Welles' 'Citizen Kane' Oscar Fetches Nearly $1 Million at LA Auction
The Academy Award statuette, given to famed American film director-actor, Orson Welles, for his 1941 classic Citizen Kane, has fetched $861,542 at a Los Angeles auction held on Dec. 20. The Oscar, awarded in the Best Original Screenplay category, was one of nine awards the film was nominated for. Incidentally, this was the only award it actually won.
The award was particularly significant because it was the only Welles-produced film that ever won an Oscar and it was also Welles' directorial debut.
The award was also significant because it was the only Oscar for a Welles film, won by the first-time director who was given remarkably free reign by the studio, in so far as deciding on the final cut.

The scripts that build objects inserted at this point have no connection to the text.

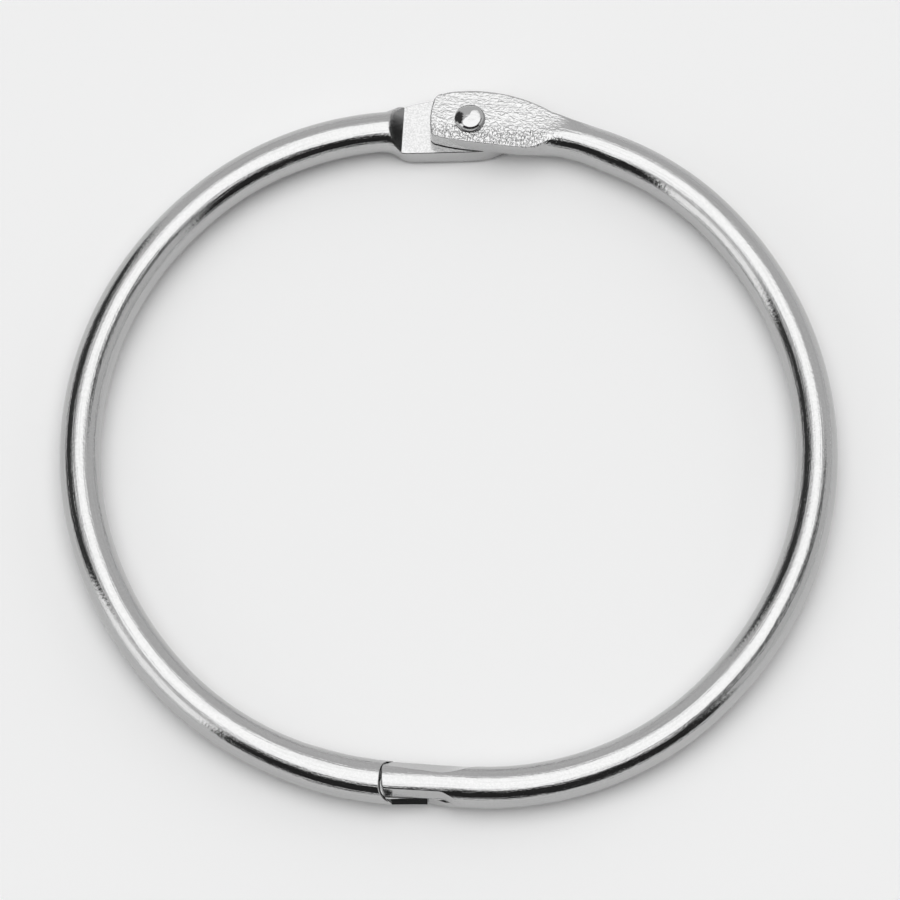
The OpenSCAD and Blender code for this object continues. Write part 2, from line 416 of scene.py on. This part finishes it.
def shoulder_shift(half, section, from_stop):
    """How far the stop leans toward the tip: round the other tongue's inner corner, on a slant,
    and closing toward the mating plane. It fades away along the wire on both sides."""
    n, z = section[:, 0], section[:, 1]
    depth = 1 - np.clip(-z / WIRE_R, 0, 1)
    groove = half["groove"][0] + half["groove"][1] * smooth(n, *RECESS_FROM)
    shift = half["slant"] * (n + WIRE_R) / (2 * WIRE_R) + groove * depth
    pocket = half["pocket"]
    if pocket:
        aside = np.clip(abs(n) - (WIRE_R - pocket), 0, 0.97 * pocket)
        round_corner = pocket - np.sqrt(pocket ** 2 - aside ** 2)
        shift = shift + round_corner * np.where(n < 0, 1, depth)
    fade = np.clip(1 - abs(from_stop) / STOP_FADE, 0, 1)
    return np.where(np.arange(N_COLUMNS) > N_OVER, shift * fade, 0)


def tip_recess(half, section, from_tip):
    """How far the tip stands back from the seam on its outer side."""
    aside = smooth(section[:, 0], *RECESS_FROM)
    return half["recess"] * aside * (1 - smooth(from_tip, 0, RECESS_FADE))


def beside_tang(x):
    """1 next to the tang, where the wire is squeezed, and 0 away from there."""
    return smooth(x, *LIFT_RISE) * (1 - smooth(x, *LIFT_FALL))


def crinkle(x, y, seed):
    """The height of the press's wrinkled skin on a tang, from about 0 in a crease to 1."""
    warp = noise.noise_vector(Vector((x * WARP_SCALE, y * WARP_SCALE, seed))) * WARP
    along, across = CRINKLE_SCALE
    q = Vector(((x + warp.x) * along, (y + warp.y) * across, seed))
    return min(1.0, CRINKLE_GAIN * abs(noise.fractal(q, 0.9, 2.1, 3)))


def station_lengths(path, half):
    """Lengths along the wire with a mesh section, close together where the form changes fast."""
    shoulder = SHOULDER + TANG_END
    ramp = shoulder + (SHOULDER_LAST * WIRE_R + TANG_GAP / 2) / SHOULDER_SLOPE
    stop = path.length - (half["stop"] - half["tip"])
    tang = spread([(0, 0.006), (0.1, 0.02), (0.9, 0.07), (shoulder, 0.07)])
    ramped = spread([(shoulder, 0.06), (ramp, 0.05)])
    wire = spread([
        (ramp, 0.06), (ramp + 7, 0.14), (ramp + 12, 0.34),
        (stop - 6, 0.34), (stop - 3, 0.15), (stop - BEVEL, 0.06),
    ])
    tongue = spread([
        (stop, 0.07), (path.length - 1.2, 0.06), (path.length - 0.1, 0.02), (path.length, 0.006),
    ])
    return np.concatenate([tang, ramped[1:], wire[1:]]), tongue


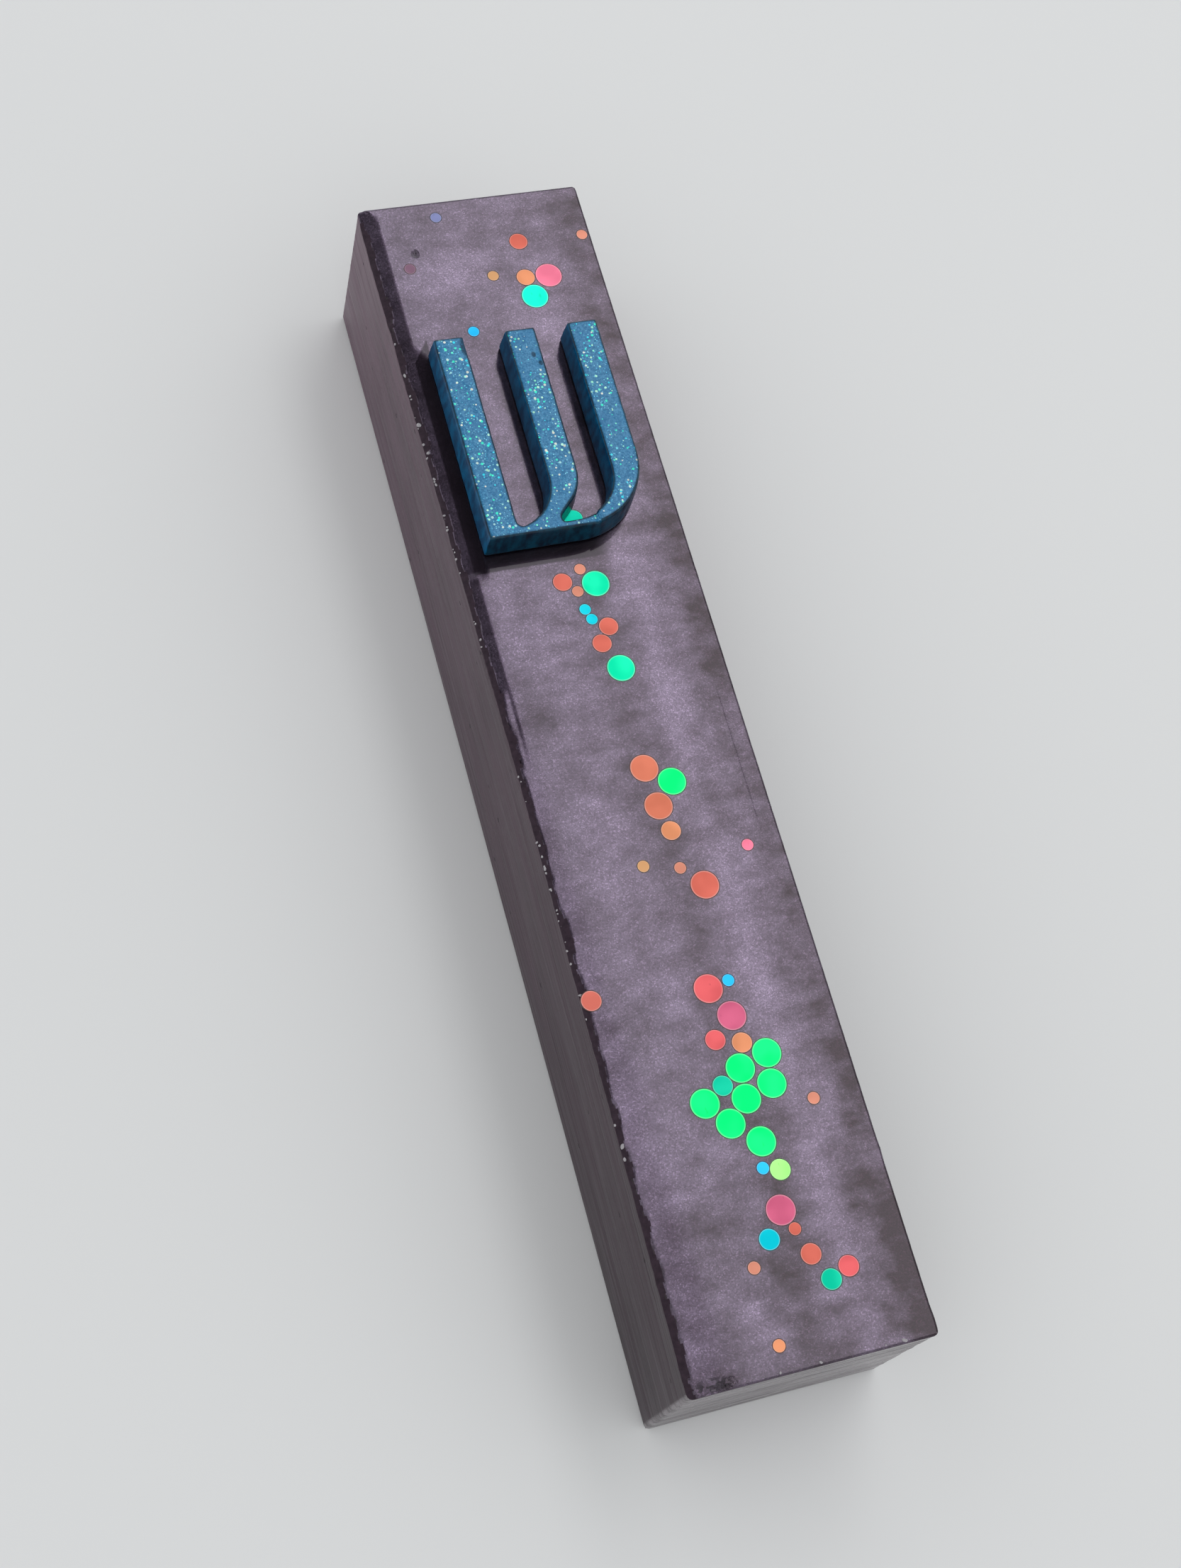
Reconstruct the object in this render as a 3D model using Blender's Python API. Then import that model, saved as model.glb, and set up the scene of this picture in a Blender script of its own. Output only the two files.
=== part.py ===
"""A cast resin mezuzah case, lying on its back with its front face up.

+X is across the width, +Y runs to the upper end and +Z out of the front. The origin is the centre of the
outer faces of the two mounting pads, which are the lowest plane. All sizes are in metres.
"""

import math

import bmesh
import bpy
from mathutils import Vector

# Case
CASE_LENGTH = 0.1300
CASE_WIDTH = 0.0250
CASE_DEPTH = 0.0198
CASE_EDGE = 0.0003
END_WALL = 0.0120

# Rolled parchment and the clear sleeve round it
ROLL_CORE_RADIUS = 0.0022
ROLL_TURNS = 5
ROLL_PITCH = 0.0006
ROLL_SIDES = 24
PARCHMENT_THICKNESS = 0.00025
SLEEVE_WALL = 0.00015
SLEEVE_ROOM = 0.0002
SLEEVE_OVERHANG = 0.0010
SLEEVE_SIDES = 40

# Scroll chamber, open at the back
CHAMBER_END_ROOM = 0.0045
CHAMBER_SIDE_ROOM = 0.0013
CHAMBER_TOP_ROOM = 0.0004

# Back cover, inset in a rebate round the chamber's mouth
COVER_THICKNESS = 0.0018
COVER_LEDGE = 0.0018
COVER_SUNK = 0.0002
COVER_CLEARANCE = 0.00015
NAIL_SLOT_LENGTH = 0.0120
NAIL_SLOT_REACH = 0.0011

# Adhesive pads, which stand a little proud of the back
PAD_THICKNESS = 0.0010
PAD_PROUD = 0.0002
PAD_SIDE_MARGIN = 0.0025
PAD_END_MARGIN = 0.0012
BOND_GAP = 0.0001

# Raised letter on the front face
LETTER_WIDTH = 0.0185
LETTER_LENGTH = 0.0245
LETTER_RISE = 0.0034
LETTER_DRAFT = 0.0002
LETTER_EDGE = 0.00025
LETTER_SHIFT = -0.00015
LETTER_PLACE = 0.5177
STROKE_WIDTH = 0.00375
LEFT_COUNTER = 0.0041
BAR_THICKNESS = 0.00125
HEEL_RADIUS = 0.0078
RIGHT_COUNTER_RADIUS = 0.0052
LEFT_COUNTER_RADIUS = 0.0051
COUNTER_CORNER = 0.0005
TAIL_RADIUS = 0.0052
TAIL_HEIGHT = 0.0056
TAIL_SWEEP = 50
NOTCH_OPENING = 0.0004
NOTCH_INSET = 0.0007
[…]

The auction house in question, Nate D. Sanders, said they sold the Oscar to an anonymous bidder.
Meanwhile there is a rather interesting piece of history attached to this particular statuette. Apparently the original award went missing for years. The Academy issued a replacement to Beatrice Welles, Orson's youngest daughter and sole heir. However, as it turned out, the original had been with the film's cinematographer, Gary Graver, who tried to sell it in 1994.
When Beatrice learned of her father's treasure resurfacing, she filed a case in California, stopping the sale and guiding the precious honor back to the Welles family, who displayed it at the 75th Academy Awards in 2003.
Although the auction house did not reveal the identity of the owner, it did say the second-highest offer came from magician David Copperfield.